Task description
Below is a listing; copy all of it exactly.

Records for processing
____________________

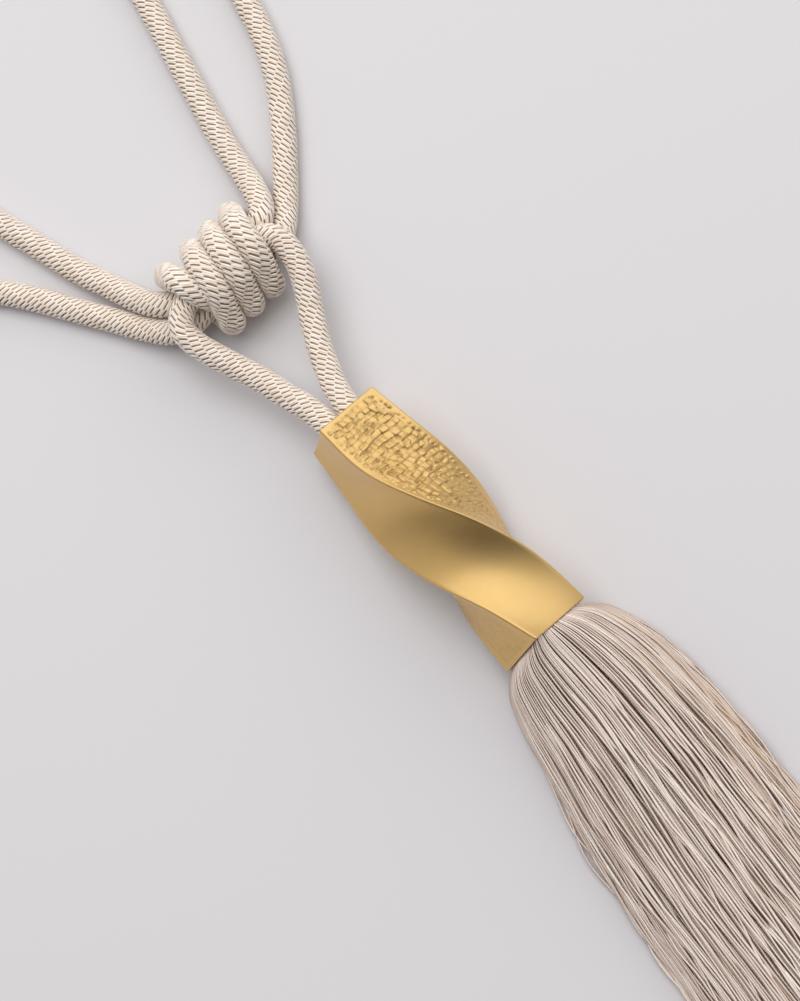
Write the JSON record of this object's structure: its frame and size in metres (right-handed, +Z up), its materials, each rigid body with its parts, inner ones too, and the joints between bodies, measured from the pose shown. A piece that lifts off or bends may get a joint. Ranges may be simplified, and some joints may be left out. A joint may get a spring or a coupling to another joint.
{
  "type": "curtain tieback tassel",
  "caption": "Rope curtain tieback with two loops, a wound knot, a twisted square metal head and a long thread tassel, laid flat.",
  "frame": {"origin": "on the surface that the part lies on, where the lowest edge of the twisted head touches it", "axes": "+Z up from the surface, +Y along the tassel towards its ropes, the skirt towards -Y, +X to the right seen from above"},
  "size_m": [0.1889, 0.4591, 0.0347],
  "materials": {
    "gold": "satin gold, two faces hammered",
    "thread": "lustrous fine viscose thread",
    "rope": "laid cord of pale viscose yarn"
  },
  "bodies": {
    "root": {"head": "gold", "skirt": "thread", "embrace_rope": "rope", "hanger_rope": "rope", "knot_rope": "rope"}
  },
  "joints": []
}
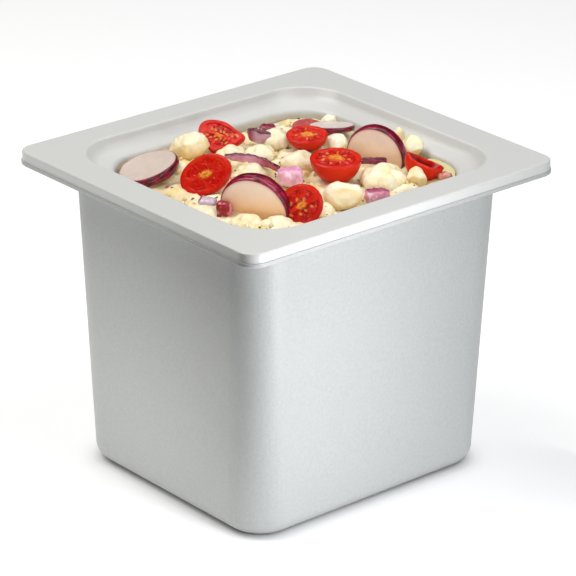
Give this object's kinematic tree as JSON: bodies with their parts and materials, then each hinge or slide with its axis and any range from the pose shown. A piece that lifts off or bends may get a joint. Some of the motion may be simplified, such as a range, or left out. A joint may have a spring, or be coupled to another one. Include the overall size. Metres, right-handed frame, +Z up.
{
  "type": "deli food pan",
  "caption": "Double-walled, gel-filled cold food pan with a wide flange and a lid recess, filled with a dressed potato, cauliflower, tomato and radish salad.",
  "frame": {"origin": "centre of the base, on the surface that the pan stands on", "axes": "+Z up out of the well; +X along the longer side of the flange; +Y along its shorter side"},
  "size_m": [0.1768, 0.1628, 0.1559],
  "materials": {
    "shell_plastic": "fine moulded texture, satin",
    "liner_plastic": "smooth moulded, soft gloss",
    "weld_plastic": "fused weld seam",
    "gel": "water-based gel, sealed inside",
    "plug_plastic": "moulded",
    "seal_rubber": "smooth washer",
    "dressing": "wet creamy dressing with herbs",
    "tomato": "wet, glossy skin and flesh",
    "radish": "pale flesh with dark magenta skin",
    "onion": "red onion, translucent",
    "potato": "boiled potato, dressed",
    "cauliflower": "cauliflower buds, dressed"
  },
  "bodies": {
    "pan": {"outer_shell": "shell_plastic", "inner_liner": "liner_plastic", "weld_bead": "weld_plastic", "refrigerant_gel": "gel", "fill_plug": "plug_plastic", "plug_seal": "seal_rubber"},
    "salad": {"salad_base": "dressing", "tomato_half_1": "tomato", "tomato_half_2": "tomato", "tomato_half_3": "tomato", "tomato_half_4": "tomato", "tomato_half_5": "tomato", "tomato_half_6": "tomato", "tomato_half_7": "tomato", "radish_slice_1": "radish", "radish_slice_2": "radish", "radish_slice_3": "radish", "radish_slice_4": "radish", "onion_strip_1": "onion", "onion_strip_2": "onion", "onion_strip_3": "onion", "onion_die_1": "onion", "onion_die_2": "onion", "onion_die_3": "onion", "onion_die_4": "onion", "onion_die_5": "onion", "onion_die_6": "onion", "potato_chunk_1": "potato", "potato_chunk_2": "potato", "potato_chunk_3": "potato", "potato_chunk_4": "potato", "potato_chunk_5": "potato", "potato_chunk_6": "potato", "potato_chunk_7": "potato", "potato_chunk_8": "potato", "cauliflower_floret_1": "cauliflower", "cauliflower_floret_2": "cauliflower", "cauliflower_floret_3": "cauliflower", "cauliflower_floret_4": "cauliflower", "cauliflower_floret_5": "cauliflower", "cauliflower_floret_6": "cauliflower", "cauliflower_floret_7": "cauliflower"}
  },
  "joints": [
    {"name": "salad_lift_out", "type": "slide", "parent": "pan", "child": "salad", "axis": [0, 0, 1], "range_m": [0, 0.13]}
  ]
}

____________________

Task response
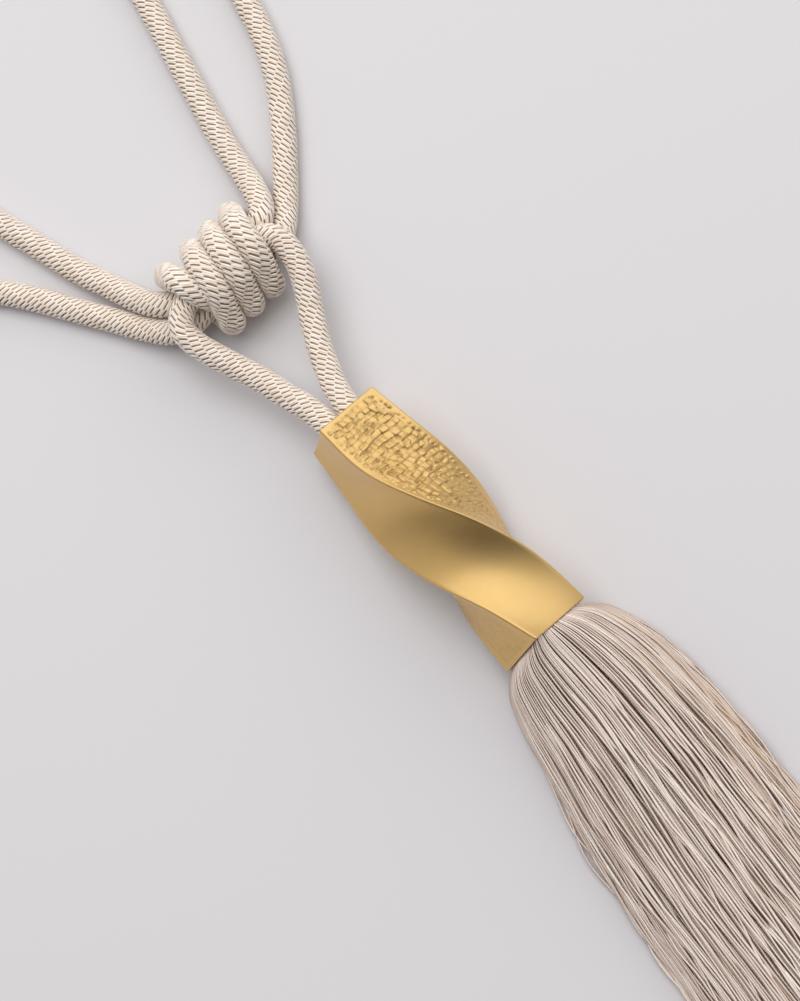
Write the JSON record of this object's structure: its frame and size in metres (right-handed, +Z up), its materials, each rigid body with its parts, inner ones too, and the joints between bodies, measured from the pose shown. A piece that lifts off or bends may get a joint. Ranges may be simplified, and some joints may be left out. A joint may get a spring or a coupling to another joint.
{
  "type": "curtain tieback tassel",
  "caption": "Rope curtain tieback with two loops, a wound knot, a twisted square metal head and a long thread tassel, laid flat.",
  "frame": {"origin": "on the surface that the part lies on, where the lowest edge of the twisted head touches it", "axes": "+Z up from the surface, +Y along the tassel towards its ropes, the skirt towards -Y, +X to the right seen from above"},
  "size_m": [0.1889, 0.4591, 0.0347],
  "materials": {
    "gold": "satin gold, two faces hammered",
    "thread": "lustrous fine viscose thread",
    "rope": "laid cord of pale viscose yarn"
  },
  "bodies": {
    "root": {"head": "gold", "skirt": "thread", "embrace_rope": "rope", "hanger_rope": "rope", "knot_rope": "rope"}
  },
  "joints": []
}
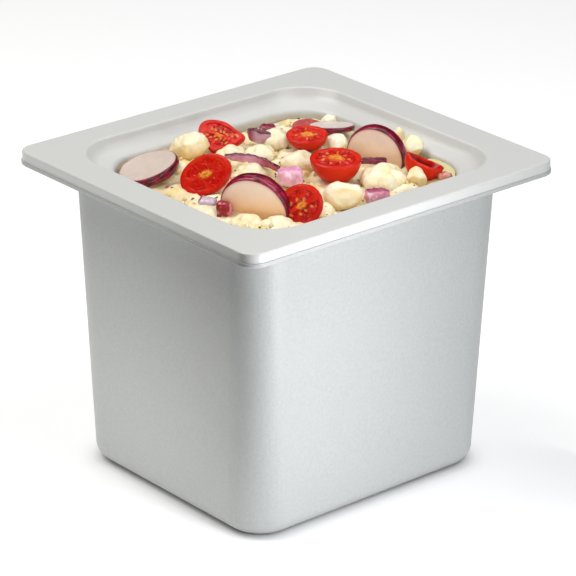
Give this object's kinematic tree as JSON: bodies with their parts and materials, then each hinge or slide with its axis and any range from the pose shown. A piece that lifts off or bends may get a joint. Some of the motion may be simplified, such as a range, or left out. A joint may have a spring, or be coupled to another one. Include the overall size. Metres, right-handed frame, +Z up.
{
  "type": "deli food pan",
  "caption": "Double-walled, gel-filled cold food pan with a wide flange and a lid recess, filled with a dressed potato, cauliflower, tomato and radish salad.",
  "frame": {"origin": "centre of the base, on the surface that the pan stands on", "axes": "+Z up out of the well; +X along the longer side of the flange; +Y along its shorter side"},
  "size_m": [0.1768, 0.1628, 0.1559],
  "materials": {
    "shell_plastic": "fine moulded texture, satin",
    "liner_plastic": "smooth moulded, soft gloss",
    "weld_plastic": "fused weld seam",
    "gel": "water-based gel, sealed inside",
    "plug_plastic": "moulded",
    "seal_rubber": "smooth washer",
    "dressing": "wet creamy dressing with herbs",
    "tomato": "wet, glossy skin and flesh",
    "radish": "pale flesh with dark magenta skin",
    "onion": "red onion, translucent",
    "potato": "boiled potato, dressed",
    "cauliflower": "cauliflower buds, dressed"
  },
  "bodies": {
    "pan": {"outer_shell": "shell_plastic", "inner_liner": "liner_plastic", "weld_bead": "weld_plastic", "refrigerant_gel": "gel", "fill_plug": "plug_plastic", "plug_seal": "seal_rubber"},
    "salad": {"salad_base": "dressing", "tomato_half_1": "tomato", "tomato_half_2": "tomato", "tomato_half_3": "tomato", "tomato_half_4": "tomato", "tomato_half_5": "tomato", "tomato_half_6": "tomato", "tomato_half_7": "tomato", "radish_slice_1": "radish", "radish_slice_2": "radish", "radish_slice_3": "radish", "radish_slice_4": "radish", "onion_strip_1": "onion", "onion_strip_2": "onion", "onion_strip_3": "onion", "onion_die_1": "onion", "onion_die_2": "onion", "onion_die_3": "onion", "onion_die_4": "onion", "onion_die_5": "onion", "onion_die_6": "onion", "potato_chunk_1": "potato", "potato_chunk_2": "potato", "potato_chunk_3": "potato", "potato_chunk_4": "potato", "potato_chunk_5": "potato", "potato_chunk_6": "potato", "potato_chunk_7": "potato", "potato_chunk_8": "potato", "cauliflower_floret_1": "cauliflower", "cauliflower_floret_2": "cauliflower", "cauliflower_floret_3": "cauliflower", "cauliflower_floret_4": "cauliflower", "cauliflower_floret_5": "cauliflower", "cauliflower_floret_6": "cauliflower", "cauliflower_floret_7": "cauliflower"}
  },
  "joints": [
    {"name": "salad_lift_out", "type": "slide", "parent": "pan", "child": "salad", "axis": [0, 0, 1], "range_m": [0, 0.13]}
  ]
}